Developed and tested on:
- AMD Instinct MI50, 32 GB VRAM
- ROCm 7.2
- Python 3.12, PyTorch 2.4 (ROCm build)
Training runs at float32 (required for gfx906 stability). A full 10-epoch run takes ~14 hours on the MI50.
After standard LoRA fine-tuning, a second training pass (train_geometric.py) applies geometric exploration on top of gradient descent. Instead of following gradients alone, it periodically:
- Extrapolates further along the gradient direction (vector jump)

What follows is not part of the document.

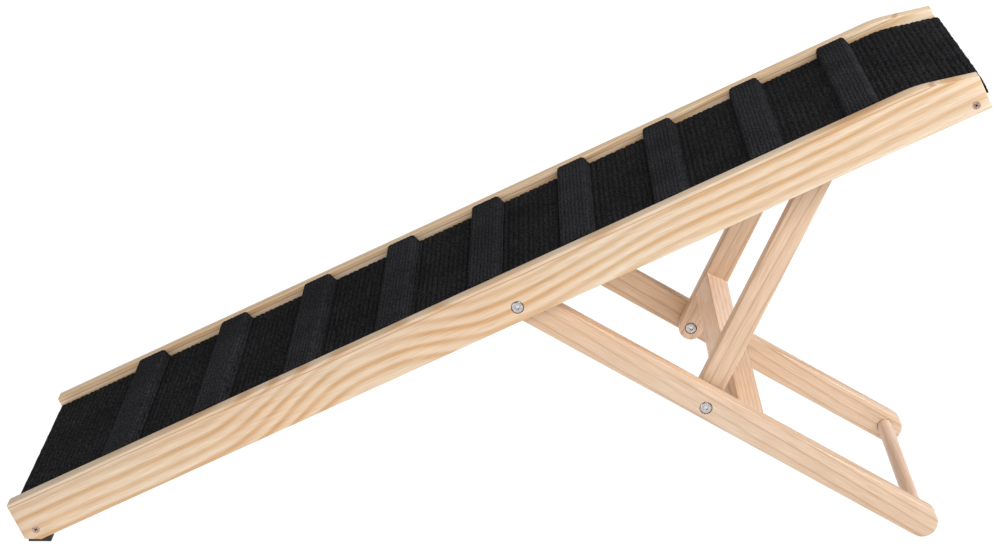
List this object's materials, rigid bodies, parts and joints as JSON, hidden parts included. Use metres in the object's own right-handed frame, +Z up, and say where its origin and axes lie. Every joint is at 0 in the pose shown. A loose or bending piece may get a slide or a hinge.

- Probes random directions on a hypersphere around the current position
- Accepts a candidate only if it strictly improves the scoring function
This escapes shallow local minima that gradient descent alone settles into. Only the LoRA adapter parameters (~17M) are explored — the base model weights are never touched.
# Run geometric training starting from the latest LoRA checkpoint
python train_geometric.py
# Enable execution-based reward signal (recommended)
python train_geometric.py --exec-reward
# Resume a previous geometric run
python train_geometric.py --resume output/worldmodel_geometric/step_900With --exec-reward, geometric candidate evaluation scores candidates not just on token loss but on whether the generated code is syntactically valid and executes correctly. Candidates that produce working code are preferred over candidates with marginally lower loss that produce broken code.
The reward function is a composite score (lower = better):
score = token_loss
− 0.2 (if generated code has valid syntax)
− 0.1 (if code executes successfully)
+ 0.5 (if no code block found in response)
Both the baseline and every candidate are scored identically for a fair comparison. The baseline score is computed fresh at each geometric step so the comparison is always apples-to-apples.
| Metric | Epoch 0 | Epoch 4 |
|---|---|---|
| Code extracted | 0% | 95% |
| Syntax valid | 0% | 90% |
| Execution success | 0% | 85% |
| Output match | 0% | 70% |
| Jump acceptance | 22% | 80% |
| Sphere acceptance | 0% | 62% |
The geometric optimizer's acceptance rates rise dramatically with exec-reward because candidates that generate working code beat the baseline even with slightly higher token loss — creating selection pressure toward code correctness beyond what cross-entropy captures.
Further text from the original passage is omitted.